"""

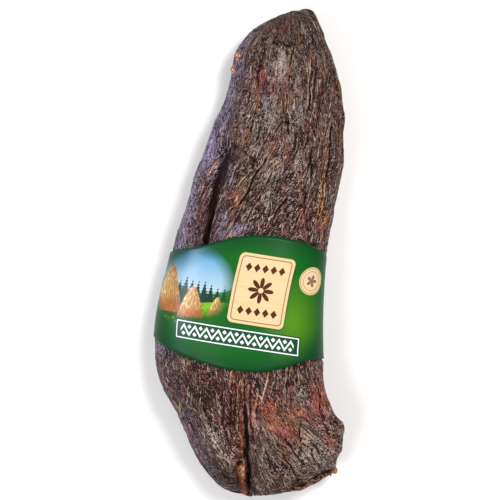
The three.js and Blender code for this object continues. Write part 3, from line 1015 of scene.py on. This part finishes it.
# The tone of furrows, plates, creases and long bands, and the wide bundles' own tone
def lineTone():
    level = woven("plates")
    plates = between(level, 0.44, 0.465, -1.0, 0.0) + between(level, 0.535, 0.56)
    creases = (1.0 - fibreCrackle(*cracked["creases"])) * woven("creased")
    wide, wideTone = fibreBundles(*bundled["wide"])
    middle, middleTone = fibreBundles(*bundled["middle"])
    tone = middle * 0.07 + middleTone * 0.035 - (1.0 - wide) * woven("split") * 0.28
    tone = tone + plates * 0.07 - creases * 0.34 + woven("long") * attribute("banded") * 0.14
    return tone + attribute("ridge") * 0.06, wideTone


# A ramp of browns by the tone, with other hues, the patches, black hollows and glints laid over it
def beefColour(tone):
    colour = ramp(tone, ((0.33, "black"), (0.435, "dark"), (0.54, "brown"), (0.648, "tan"), (0.77, "pale")))
    fleck, lit = between(tone, 0.40, 0.56), between(tone, 0.36, 0.52)
    warmth, yellow = woven("warmth"), woven("yellow")
    hues = ((yellow, 0.54, 0.60, "olive"), (warmth, 0.53, 0.59, "rust"), (warmth, 0.46, 0.40, "plum"))
    for value, low, high, hue in hues:
        colour = coated(colour, (between(value, low, high, 0.0, 0.9) * fleck, beef[hue]))
    shine = between(tone, 0.40, 0.74, 0.15, 2.1)
    for name, strength in patchStrength.items():
        paint = joined(shine, shine, shine) * beef[name]
        colour = coated(colour, (attribute(name) * lit * strength, paint))
    return coated(
        colour,
        (attribute("hollow") * 0.93, beef["black"]),
        (woven("glint") * attribute("violet") * attribute("skin") * 0.75, beef["frost"]),
        (woven("spark") * lit * 0.7, beef["spark"]),
    )


# The shreds have a tone attribute, which differs from one to the next, and the skin has none
def driedBeef(name, toneAmount):
    material = newMaterial(name)
    strip, grain = attribute("sinew"), grainTone()
    lines, wideTone = lineTone()
    tone = grain + lines + woven("mottle") * 0.14 + wideTone * 0.03 + (attribute("tone") - 0.5) * toneAmount
    tone = tone + attribute("shade") + beefSurface["tone"]
    colour, drawn = drawLines(beefColour(tone))
    depth = (grain + lines * 1.4 + drawn * 0.3) * between(strip, 0.0, 0.25, 1.0, 0.25)
    rough = between(tone, 0.4, 0.7, beefSurface["roughDark"], beefSurface["roughPale"])
    bump = {"Height": depth, "Strength": 1.0, "Distance": beefSurface["relief"] * mm}
    setSurface({
        "Base Color": drawSinews(colour, strip),
        "Roughness": mixed(between(strip, 0.1, 0.4), rough, beefSurface["roughSinew"]),
        "Normal": add("ShaderNodeBump", bump),
        "Specular IOR Level": beefSurface["specular"],
    })
    return material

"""

AIM OF THE TASK:
Write out the whole listing exactly.

FULL SOLUTION:
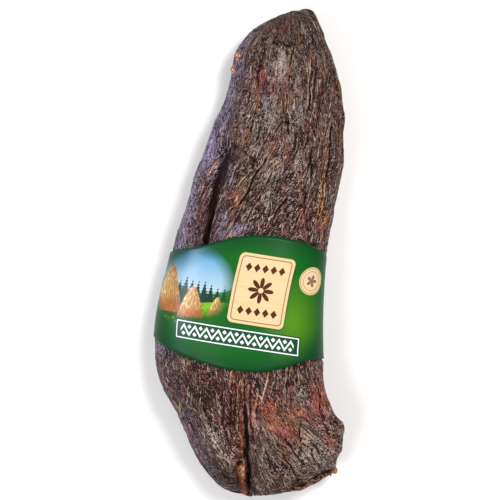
The three.js and Blender code for this object continues. Write part 3, from line 1015 of scene.py on. This part finishes it.
# The tone of furrows, plates, creases and long bands, and the wide bundles' own tone
def lineTone():
    level = woven("plates")
    plates = between(level, 0.44, 0.465, -1.0, 0.0) + between(level, 0.535, 0.56)
    creases = (1.0 - fibreCrackle(*cracked["creases"])) * woven("creased")
    wide, wideTone = fibreBundles(*bundled["wide"])
    middle, middleTone = fibreBundles(*bundled["middle"])
    tone = middle * 0.07 + middleTone * 0.035 - (1.0 - wide) * woven("split") * 0.28
    tone = tone + plates * 0.07 - creases * 0.34 + woven("long") * attribute("banded") * 0.14
    return tone + attribute("ridge") * 0.06, wideTone


# A ramp of browns by the tone, with other hues, the patches, black hollows and glints laid over it
def beefColour(tone):
    colour = ramp(tone, ((0.33, "black"), (0.435, "dark"), (0.54, "brown"), (0.648, "tan"), (0.77, "pale")))
    fleck, lit = between(tone, 0.40, 0.56), between(tone, 0.36, 0.52)
    warmth, yellow = woven("warmth"), woven("yellow")
    hues = ((yellow, 0.54, 0.60, "olive"), (warmth, 0.53, 0.59, "rust"), (warmth, 0.46, 0.40, "plum"))
    for value, low, high, hue in hues:
        colour = coated(colour, (between(value, low, high, 0.0, 0.9) * fleck, beef[hue]))
    shine = between(tone, 0.40, 0.74, 0.15, 2.1)
    for name, strength in patchStrength.items():
        paint = joined(shine, shine, shine) * beef[name]
        colour = coated(colour, (attribute(name) * lit * strength, paint))
    return coated(
        colour,
        (attribute("hollow") * 0.93, beef["black"]),
        (woven("glint") * attribute("violet") * attribute("skin") * 0.75, beef["frost"]),
        (woven("spark") * lit * 0.7, beef["spark"]),
    )


# The shreds have a tone attribute, which differs from one to the next, and the skin has none
def driedBeef(name, toneAmount):
    material = newMaterial(name)
    strip, grain = attribute("sinew"), grainTone()
    lines, wideTone = lineTone()
    tone = grain + lines + woven("mottle") * 0.14 + wideTone * 0.03 + (attribute("tone") - 0.5) * toneAmount
    tone = tone + attribute("shade") + beefSurface["tone"]
    colour, drawn = drawLines(beefColour(tone))
    depth = (grain + lines * 1.4 + drawn * 0.3) * between(strip, 0.0, 0.25, 1.0, 0.25)
    rough = between(tone, 0.4, 0.7, beefSurface["roughDark"], beefSurface["roughPale"])
    bump = {"Height": depth, "Strength": 1.0, "Distance": beefSurface["relief"] * mm}
    setSurface({
        "Base Color": drawSinews(colour, strip),
        "Roughness": mixed(between(strip, 0.1, 0.4), rough, beefSurface["roughSinew"]),
        "Normal": add("ShaderNodeBump", bump),
        "Specular IOR Level": beefSurface["specular"],
    })
    return material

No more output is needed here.